A little over 1 year later, we are left with a sad story about oil, greed, freedom fries and weapons of mass destruction. It was never about democracy.
Something went wrong last year, something important, that shouldn’t be forgotten. Namely that the second Gulf War was started on false premises. It is important to remember, because this fact alone signifies not only a major democratic problem, but a significant change in the way nations wage war. It is a dangerous precedent, that an invasion can be justified by bad “military intelligence”.
Denial and Deception
In February, 2003, Colin Powell visited the UN in an attempt to rally support for an invasion of Iraq. In a colorful presentation set in big bold, beveled letters entitled “Iraq – Failing to disarm”, he presented the U.S. case.
He mentioned several reasons why invading Iraq was absolutely critical at that time; Saddam Hussein had attempted to obtain nuclear weapons materials from Africa. Saddam Hussein had connections with Al Quaeda. Iraq posed an imminent threat to the U.S. and the iraqi neighbors. Iraq had weapons of mass destruction.
- The evidence that Saddam had tried to obtain nuclear weapons materials from Africa was forged.
- The claim that Saddam Hussein had connections with Al Quaeda, was later contradicted and withdrawn.
- The “imminent threat” that Iraq supposedly pose, is invariably tied together with the fact that no weapons of mass destruction was ever found in Iraq. The U.S. has virtually given up on the search. David Kay, former top U.S. weapons inspector plainly said, “we were all wrong”. Rumsfeld even lied about his statements about the urgency of the war.
All this seems to have been forgotten. But it is a vitally important fact, that the war was started on false premises. It is a point that cannot be argued.
Instead, the purpose has changed. Now the war is no longer about disarming a threat, it’s about liberating a country.
“America will never seek a permission slip to defend the security of our people” – From State of the Union address, January 2004
Indeed the capture of Saddam Hussein was a positive step, but the master-plan for removing him from his throne was flawed all along. The amount of troops needed to fight the war was miscalculated, not to mention the consequences…
“Things have gotten so bad inside Iraq … we will, in fact, be greeted as liberators” – Cheney, prior to the war
– Instead the troops were met with a guerilla war.
I cannot claim to have all the answers to what should have been done instead of this war. But initiating a preemptive war based on false premises, with a flawed plan, without UN support definately wasn’t the way to go.
In fact, it all comes down to cause and effect. The cause for the war, was forged. The effects are yet to unfold. I hope for the best, but fear the worst.
Why not North Korea?
There are many wrongs, in our messy little world. As a planet, we should strive to right these wrongs, and make it a better place. Iraq, did indeed have a brutal dictator, and the cruelties commited in the former regime were unforgivable. No-one can argue this. Something had to be done.

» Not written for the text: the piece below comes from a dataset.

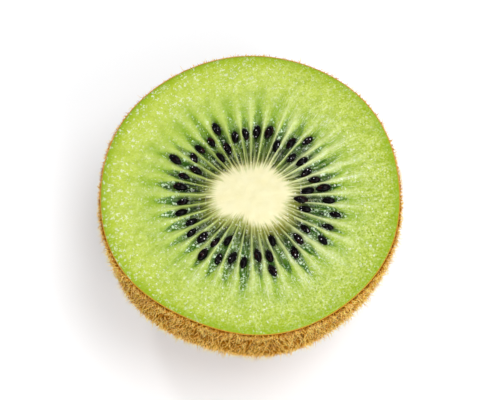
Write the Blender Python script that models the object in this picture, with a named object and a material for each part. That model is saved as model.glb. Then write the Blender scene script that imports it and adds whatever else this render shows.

But is this different from what happens in China, North Korea, Cambodia and most parts of Africa? No. Cruelties and atrocities happen every day, all over the world. This doesn’t mean we should stand by idly and do nothing, quite the contrary. But when pondering specifically the Iraq war, one has to think, why Iraq, when there are so many other places just like it? Well for one, North Korea probably has nukes, so we can’t “liberate them” right at the moment. The same goes for China. Africa is quite a mouthful. And Iraq has oil. That’s right, the precious black commodity that flows in tonnes, every day. In a world where oil fuels our entire society, I refuse to believe that the second largest proven oil reserve had nothing to do with the choice… of “liberating Iraq”.
In latin, democracy means “people’s choice”. The word alone, is contrary to the idea that it can be forced upon a country with shock and awe. It is no longer about choice.
Democracy must be learned. We know that from the USSR—they are still learning to this day—but the seeds of free elections have been sown, and it has been born from within. I believe that Russia will remain democratic, and learn to appreciate its values.
Perhaps Iraq can too. But with guerilla wars, an inflamed middle east, terror attacks and casualties daily, it is a country that has been broken. We cannot force western ideologies and values upon such a country. The only thing the war has brought Iraq is destruction. How can we expect the iraqi people to trust that “we know better”? We broke Iraq, and so say the values we preach: “If you break it, you buy it”.
It looks like we just bought Iraq for many years to come, and if we want to force democracy, it’ll be expensive.
Was there really, no other way?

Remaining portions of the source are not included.